On their way, Turkov explained about the package, and why he had assumed it was a gift from Pekkala. He struggled to describe what he had found in Detlev’s hut when making his rounds the following morning.

‘I knocked on the door and there was no answer,’ said Turkov, still clearly upset by what he had witnessed. ‘I knew that Father Detlev sometimes slept in late, so I was about to walk on and leave the old man in peace when I smelled something peculiar. It reminded me of freshly cut grass. I opened the door and there he was. Him and his pot-bellied pig.’

‘They were both dead?’ asked Kirov.

‘Oh, yes,’ confirmed Turkov. ‘And then I started to feel ill.’

‘It is a natural response,’ Pekkala tried to reassure him.

‘That’s not what I mean, Inspector. The smell, whatever it was. That’s what made me feel ill. By the time I arrived at the prison hospital, I could barely walk. My vision was blurred. But the doctor gave me a shot,’ Turkov continued, ‘and in an hour or two, I was fine again.’

‘Was there any sign of violence on Detlev’s body?’ Pekkala asked the prison guard.

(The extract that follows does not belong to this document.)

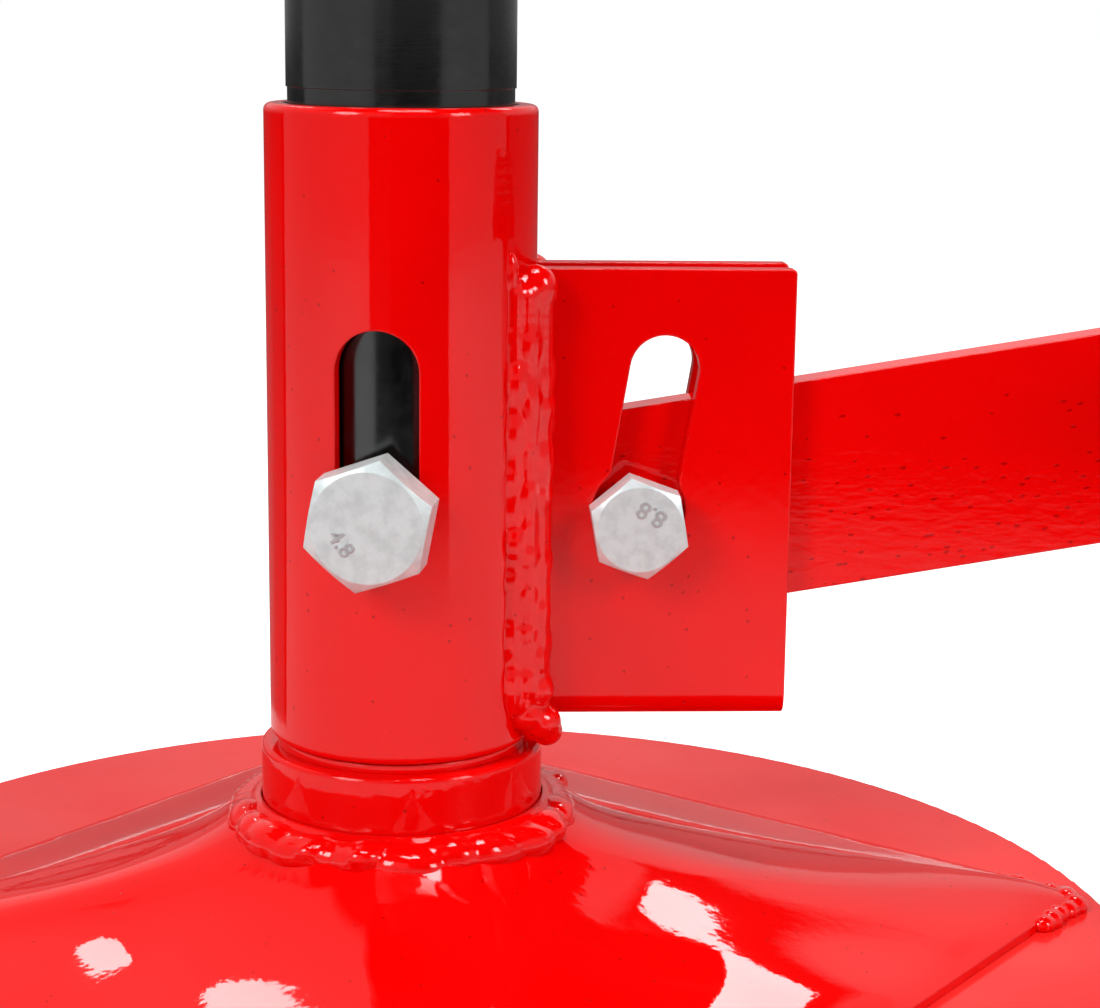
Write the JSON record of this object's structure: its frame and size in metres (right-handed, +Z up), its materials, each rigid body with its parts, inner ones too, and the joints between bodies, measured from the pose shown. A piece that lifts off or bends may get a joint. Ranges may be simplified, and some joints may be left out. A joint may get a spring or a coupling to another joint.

‘Not that I could see,’ replied Turkov.

By now, they had passed through the double steel doors of the morgue and were in a low-ceilinged hallway. To the left was a small room filled with metal chairs, where funerals were held for the dead inmates. Beyond, through another steel door, was the mortuary itself.

‘I’ll leave you here,’ said Turkov. ‘I have seen what you’re about to see, and once is more than enough.’

Inside the mortuary, they were met by a slim, dignified man wearing steel-rimmed spectacles and an apron made of brick-red, rubberised cloth over his suit, along with a pair of gloves, made from the same material as the apron, which came up almost to his elbows. He introduced himself as Dr Tuxen. ‘I hope you both have strong stomachs,’ he said.

With those words, he turned and pulled the handle of a large metal drawer, one of several which were set into the wall. The drawer slid out, revealing a body draped with a white cloth. Grasping the sheet with both hands, he carefully folded it back, disclosing the head, shoulders and stomach of the dead man.